--- begin TASK DATA ---
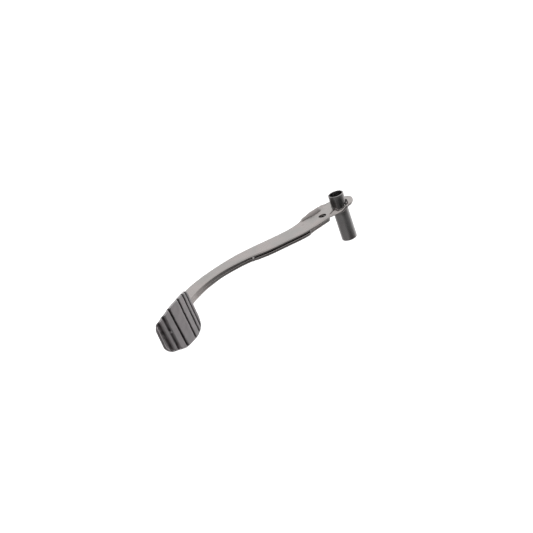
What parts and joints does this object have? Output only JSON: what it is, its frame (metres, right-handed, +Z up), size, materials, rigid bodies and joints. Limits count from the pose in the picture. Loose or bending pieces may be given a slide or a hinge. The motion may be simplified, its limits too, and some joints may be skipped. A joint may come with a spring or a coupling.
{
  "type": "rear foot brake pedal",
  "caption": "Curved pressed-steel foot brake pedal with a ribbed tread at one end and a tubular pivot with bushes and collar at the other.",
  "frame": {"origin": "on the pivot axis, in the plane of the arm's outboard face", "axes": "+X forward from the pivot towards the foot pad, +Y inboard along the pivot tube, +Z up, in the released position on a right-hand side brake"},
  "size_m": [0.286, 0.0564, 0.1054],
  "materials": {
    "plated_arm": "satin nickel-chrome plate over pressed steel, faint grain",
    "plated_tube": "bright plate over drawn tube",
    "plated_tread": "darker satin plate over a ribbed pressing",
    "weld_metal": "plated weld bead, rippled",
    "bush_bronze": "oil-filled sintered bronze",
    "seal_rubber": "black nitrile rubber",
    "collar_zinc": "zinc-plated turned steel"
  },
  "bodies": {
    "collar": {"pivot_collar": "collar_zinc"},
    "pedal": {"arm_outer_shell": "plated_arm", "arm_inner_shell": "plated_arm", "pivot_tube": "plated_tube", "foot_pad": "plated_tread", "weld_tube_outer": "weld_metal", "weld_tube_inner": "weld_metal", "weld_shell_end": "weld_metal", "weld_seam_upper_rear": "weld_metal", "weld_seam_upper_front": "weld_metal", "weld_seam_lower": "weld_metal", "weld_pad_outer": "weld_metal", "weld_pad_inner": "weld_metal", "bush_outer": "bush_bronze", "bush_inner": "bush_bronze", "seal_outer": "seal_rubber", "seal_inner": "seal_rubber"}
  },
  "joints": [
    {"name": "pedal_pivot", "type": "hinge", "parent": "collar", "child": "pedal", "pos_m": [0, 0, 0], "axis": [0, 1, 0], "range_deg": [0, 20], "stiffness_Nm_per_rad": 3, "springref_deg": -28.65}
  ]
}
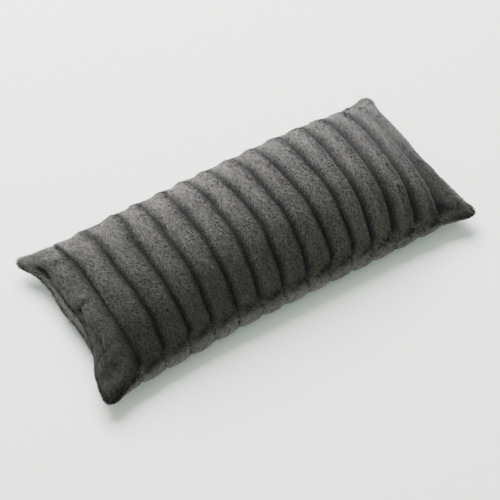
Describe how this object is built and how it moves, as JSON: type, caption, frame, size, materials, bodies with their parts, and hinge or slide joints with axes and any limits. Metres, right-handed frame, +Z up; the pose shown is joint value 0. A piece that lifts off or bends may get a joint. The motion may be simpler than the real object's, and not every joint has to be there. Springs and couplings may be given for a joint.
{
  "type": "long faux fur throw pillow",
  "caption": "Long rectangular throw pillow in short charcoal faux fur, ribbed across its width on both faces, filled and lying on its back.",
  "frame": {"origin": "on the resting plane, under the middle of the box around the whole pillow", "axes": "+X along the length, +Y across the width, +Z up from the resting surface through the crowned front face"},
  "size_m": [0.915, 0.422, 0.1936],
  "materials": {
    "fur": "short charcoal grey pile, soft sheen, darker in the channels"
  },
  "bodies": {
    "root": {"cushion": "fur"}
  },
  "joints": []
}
--- end TASK DATA ---
▶ **EXERCISE DESCRIPTION**: Track down every line holding the string "this" and copy it.

▶ **RIGHT ANSWER**:
What parts and joints does this object have? Output only JSON: what it is, its frame (metres, right-handed, +Z up), size, materials, rigid bodies and joints. Limits count from the pose in the picture. Loose or bending pieces may be given a slide or a hinge. The motion may be simplified, its limits too, and some joints may be skipped. A joint may come with a spring or a coupling.
Describe how this object is built and how it moves, as JSON: type, caption, frame, size, materials, bodies with their parts, and hinge or slide joints with axes and any limits. Metres, right-handed frame, +Z up; the pose shown is joint value 0. A piece that lifts off or bends may get a joint. The motion may be simpler than the real object's, and not every joint has to be there. Springs and couplings may be given for a joint.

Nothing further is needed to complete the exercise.